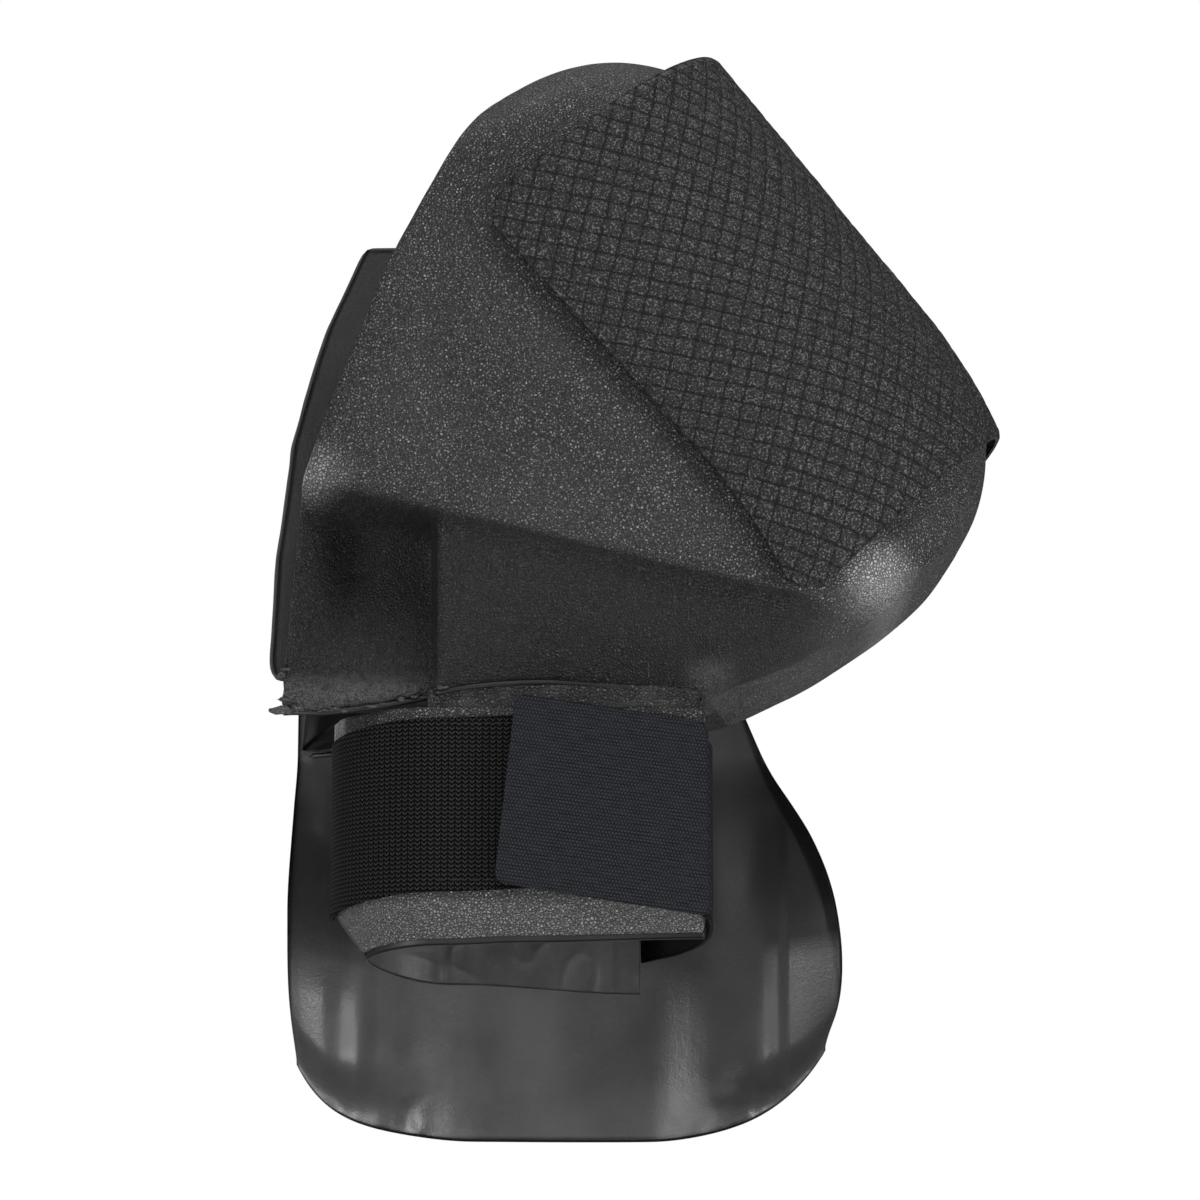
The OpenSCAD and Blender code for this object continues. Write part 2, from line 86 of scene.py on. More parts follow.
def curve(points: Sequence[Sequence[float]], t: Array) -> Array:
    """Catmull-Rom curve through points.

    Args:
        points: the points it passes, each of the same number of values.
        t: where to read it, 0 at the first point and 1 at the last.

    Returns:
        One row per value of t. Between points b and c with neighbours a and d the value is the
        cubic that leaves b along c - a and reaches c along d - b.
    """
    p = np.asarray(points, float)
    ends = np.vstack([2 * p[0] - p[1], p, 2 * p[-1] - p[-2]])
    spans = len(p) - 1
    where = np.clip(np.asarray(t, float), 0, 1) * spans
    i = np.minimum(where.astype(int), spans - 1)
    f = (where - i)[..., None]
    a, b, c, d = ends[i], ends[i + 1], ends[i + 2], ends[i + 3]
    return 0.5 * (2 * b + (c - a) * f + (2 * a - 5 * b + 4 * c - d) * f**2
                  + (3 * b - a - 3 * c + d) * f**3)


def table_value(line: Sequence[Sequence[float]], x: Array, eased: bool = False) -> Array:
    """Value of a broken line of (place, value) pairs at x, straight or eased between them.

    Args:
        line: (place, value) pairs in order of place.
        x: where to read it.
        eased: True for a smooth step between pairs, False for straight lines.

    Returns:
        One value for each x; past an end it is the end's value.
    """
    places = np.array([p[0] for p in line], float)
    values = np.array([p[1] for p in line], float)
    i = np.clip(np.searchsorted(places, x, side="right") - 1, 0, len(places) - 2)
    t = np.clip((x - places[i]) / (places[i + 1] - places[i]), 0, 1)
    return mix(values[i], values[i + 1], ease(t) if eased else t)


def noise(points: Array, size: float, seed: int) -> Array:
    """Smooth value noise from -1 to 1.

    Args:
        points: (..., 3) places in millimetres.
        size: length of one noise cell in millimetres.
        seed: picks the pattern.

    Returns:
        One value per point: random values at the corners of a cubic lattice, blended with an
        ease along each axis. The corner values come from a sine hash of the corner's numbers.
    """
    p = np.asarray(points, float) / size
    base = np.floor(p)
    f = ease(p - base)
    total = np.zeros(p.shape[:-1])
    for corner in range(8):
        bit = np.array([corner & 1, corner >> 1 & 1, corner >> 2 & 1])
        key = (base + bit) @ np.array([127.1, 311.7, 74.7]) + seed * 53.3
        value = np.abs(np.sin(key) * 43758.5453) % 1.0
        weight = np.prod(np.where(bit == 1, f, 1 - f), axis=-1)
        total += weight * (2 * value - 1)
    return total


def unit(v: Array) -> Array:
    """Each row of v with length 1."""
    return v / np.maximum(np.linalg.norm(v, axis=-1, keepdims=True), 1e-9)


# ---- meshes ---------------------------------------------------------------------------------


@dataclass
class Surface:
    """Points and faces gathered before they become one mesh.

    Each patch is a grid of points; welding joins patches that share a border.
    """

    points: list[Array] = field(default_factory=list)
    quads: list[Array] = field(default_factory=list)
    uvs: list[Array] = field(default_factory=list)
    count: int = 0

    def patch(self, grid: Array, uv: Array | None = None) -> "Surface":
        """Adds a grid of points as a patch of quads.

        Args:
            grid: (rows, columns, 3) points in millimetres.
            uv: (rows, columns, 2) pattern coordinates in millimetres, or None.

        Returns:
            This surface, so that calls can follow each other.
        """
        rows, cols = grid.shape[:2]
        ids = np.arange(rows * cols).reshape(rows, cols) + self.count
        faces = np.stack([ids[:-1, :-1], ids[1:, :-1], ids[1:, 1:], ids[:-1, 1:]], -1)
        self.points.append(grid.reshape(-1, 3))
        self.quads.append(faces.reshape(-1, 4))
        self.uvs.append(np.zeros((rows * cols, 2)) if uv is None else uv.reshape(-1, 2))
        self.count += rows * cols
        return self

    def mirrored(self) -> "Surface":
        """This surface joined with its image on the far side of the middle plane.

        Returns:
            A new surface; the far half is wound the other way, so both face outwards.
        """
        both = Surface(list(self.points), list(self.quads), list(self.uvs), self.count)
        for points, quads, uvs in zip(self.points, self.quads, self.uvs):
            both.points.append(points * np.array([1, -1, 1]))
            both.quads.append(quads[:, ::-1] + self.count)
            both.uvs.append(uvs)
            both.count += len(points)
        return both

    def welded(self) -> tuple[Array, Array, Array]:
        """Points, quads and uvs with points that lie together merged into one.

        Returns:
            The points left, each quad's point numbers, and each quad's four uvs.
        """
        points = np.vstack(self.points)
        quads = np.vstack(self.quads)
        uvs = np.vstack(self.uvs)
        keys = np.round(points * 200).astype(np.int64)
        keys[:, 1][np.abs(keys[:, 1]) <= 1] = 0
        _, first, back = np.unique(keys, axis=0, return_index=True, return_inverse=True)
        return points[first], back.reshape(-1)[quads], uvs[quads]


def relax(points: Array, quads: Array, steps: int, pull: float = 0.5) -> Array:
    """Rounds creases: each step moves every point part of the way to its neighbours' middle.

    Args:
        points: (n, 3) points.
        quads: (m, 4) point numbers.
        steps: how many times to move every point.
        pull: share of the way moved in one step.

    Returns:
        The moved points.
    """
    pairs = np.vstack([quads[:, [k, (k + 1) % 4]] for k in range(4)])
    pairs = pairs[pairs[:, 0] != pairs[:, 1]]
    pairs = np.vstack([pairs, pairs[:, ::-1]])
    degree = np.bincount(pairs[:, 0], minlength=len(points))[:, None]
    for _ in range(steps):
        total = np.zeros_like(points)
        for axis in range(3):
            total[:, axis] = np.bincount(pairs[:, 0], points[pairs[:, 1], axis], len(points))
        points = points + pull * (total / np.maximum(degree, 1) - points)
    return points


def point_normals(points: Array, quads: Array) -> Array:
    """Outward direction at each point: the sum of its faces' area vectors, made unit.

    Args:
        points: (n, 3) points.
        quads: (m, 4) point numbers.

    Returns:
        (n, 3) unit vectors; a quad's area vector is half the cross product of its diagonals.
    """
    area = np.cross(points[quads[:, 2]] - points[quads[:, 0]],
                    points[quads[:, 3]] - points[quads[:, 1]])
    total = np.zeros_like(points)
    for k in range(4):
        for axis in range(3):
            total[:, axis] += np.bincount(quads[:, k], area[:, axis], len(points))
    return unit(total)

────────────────

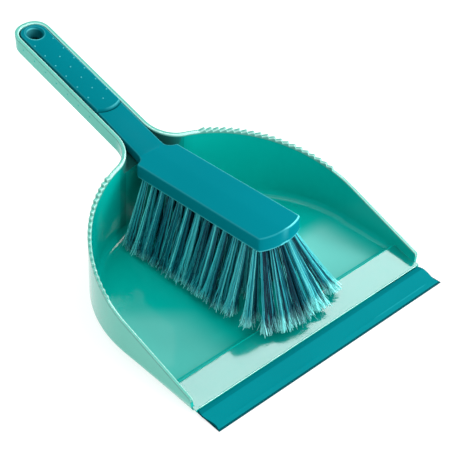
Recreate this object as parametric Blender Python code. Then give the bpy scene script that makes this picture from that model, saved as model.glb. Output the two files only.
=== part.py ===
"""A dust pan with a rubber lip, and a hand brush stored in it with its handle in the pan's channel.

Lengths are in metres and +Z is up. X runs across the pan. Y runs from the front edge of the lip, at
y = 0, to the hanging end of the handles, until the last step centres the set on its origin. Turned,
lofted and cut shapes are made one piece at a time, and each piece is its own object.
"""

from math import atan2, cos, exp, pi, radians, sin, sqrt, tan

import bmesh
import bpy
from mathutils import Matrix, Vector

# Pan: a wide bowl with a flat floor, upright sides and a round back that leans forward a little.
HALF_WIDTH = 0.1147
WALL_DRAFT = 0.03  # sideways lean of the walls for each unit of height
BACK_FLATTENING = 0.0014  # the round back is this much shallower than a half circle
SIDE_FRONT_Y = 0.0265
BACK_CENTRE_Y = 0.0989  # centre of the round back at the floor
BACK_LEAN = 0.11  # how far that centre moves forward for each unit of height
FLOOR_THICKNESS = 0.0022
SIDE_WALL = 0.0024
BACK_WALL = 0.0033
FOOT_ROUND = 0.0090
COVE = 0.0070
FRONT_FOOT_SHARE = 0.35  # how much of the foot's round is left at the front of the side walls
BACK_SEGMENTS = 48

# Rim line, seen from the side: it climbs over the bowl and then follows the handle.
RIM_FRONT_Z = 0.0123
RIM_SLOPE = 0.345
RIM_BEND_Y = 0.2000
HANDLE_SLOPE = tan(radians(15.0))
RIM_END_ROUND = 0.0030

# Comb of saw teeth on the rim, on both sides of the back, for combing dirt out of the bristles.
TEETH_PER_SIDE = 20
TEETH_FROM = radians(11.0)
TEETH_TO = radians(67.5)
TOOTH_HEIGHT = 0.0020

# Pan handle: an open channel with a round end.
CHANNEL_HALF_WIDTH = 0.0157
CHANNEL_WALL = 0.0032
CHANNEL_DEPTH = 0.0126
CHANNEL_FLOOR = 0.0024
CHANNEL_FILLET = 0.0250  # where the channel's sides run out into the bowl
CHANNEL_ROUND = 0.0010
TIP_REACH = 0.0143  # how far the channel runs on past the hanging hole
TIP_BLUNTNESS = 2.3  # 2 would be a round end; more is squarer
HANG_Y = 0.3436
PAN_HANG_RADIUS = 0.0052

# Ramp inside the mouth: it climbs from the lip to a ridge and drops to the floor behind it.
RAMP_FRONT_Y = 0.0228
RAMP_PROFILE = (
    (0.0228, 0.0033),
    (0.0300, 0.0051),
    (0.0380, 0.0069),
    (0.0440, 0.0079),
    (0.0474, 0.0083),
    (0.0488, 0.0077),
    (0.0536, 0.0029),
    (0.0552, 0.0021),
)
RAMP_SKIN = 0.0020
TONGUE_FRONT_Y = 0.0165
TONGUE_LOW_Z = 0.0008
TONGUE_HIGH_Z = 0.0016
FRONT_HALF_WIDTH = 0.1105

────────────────

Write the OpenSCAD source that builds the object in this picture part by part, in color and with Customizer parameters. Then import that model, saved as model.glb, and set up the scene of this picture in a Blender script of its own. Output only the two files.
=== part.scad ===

────────────────

PROBLEM TO WORK ON: Only the lines from the line with "The OpenSCAD and" to the line with "return mix(values[i], values[i", inclusive, are to be printed, exactly as they appear.

RESULT OF THE EXERCISE:
The OpenSCAD and Blender code for this object continues. Write part 2, from line 86 of scene.py on. More parts follow.
def curve(points: Sequence[Sequence[float]], t: Array) -> Array:
    """Catmull-Rom curve through points.

    Args:
        points: the points it passes, each of the same number of values.
        t: where to read it, 0 at the first point and 1 at the last.

    Returns:
        One row per value of t. Between points b and c with neighbours a and d the value is the
        cubic that leaves b along c - a and reaches c along d - b.
    """
    p = np.asarray(points, float)
    ends = np.vstack([2 * p[0] - p[1], p, 2 * p[-1] - p[-2]])
    spans = len(p) - 1
    where = np.clip(np.asarray(t, float), 0, 1) * spans
    i = np.minimum(where.astype(int), spans - 1)
    f = (where - i)[..., None]
    a, b, c, d = ends[i], ends[i + 1], ends[i + 2], ends[i + 3]
    return 0.5 * (2 * b + (c - a) * f + (2 * a - 5 * b + 4 * c - d) * f**2
                  + (3 * b - a - 3 * c + d) * f**3)


def table_value(line: Sequence[Sequence[float]], x: Array, eased: bool = False) -> Array:
    """Value of a broken line of (place, value) pairs at x, straight or eased between them.

    Args:
        line: (place, value) pairs in order of place.
        x: where to read it.
        eased: True for a smooth step between pairs, False for straight lines.

    Returns:
        One value for each x; past an end it is the end's value.
    """
    places = np.array([p[0] for p in line], float)
    values = np.array([p[1] for p in line], float)
    i = np.clip(np.searchsorted(places, x, side="right") - 1, 0, len(places) - 2)
    t = np.clip((x - places[i]) / (places[i + 1] - places[i]), 0, 1)
    return mix(values[i], values[i + 1], ease(t) if eased else t)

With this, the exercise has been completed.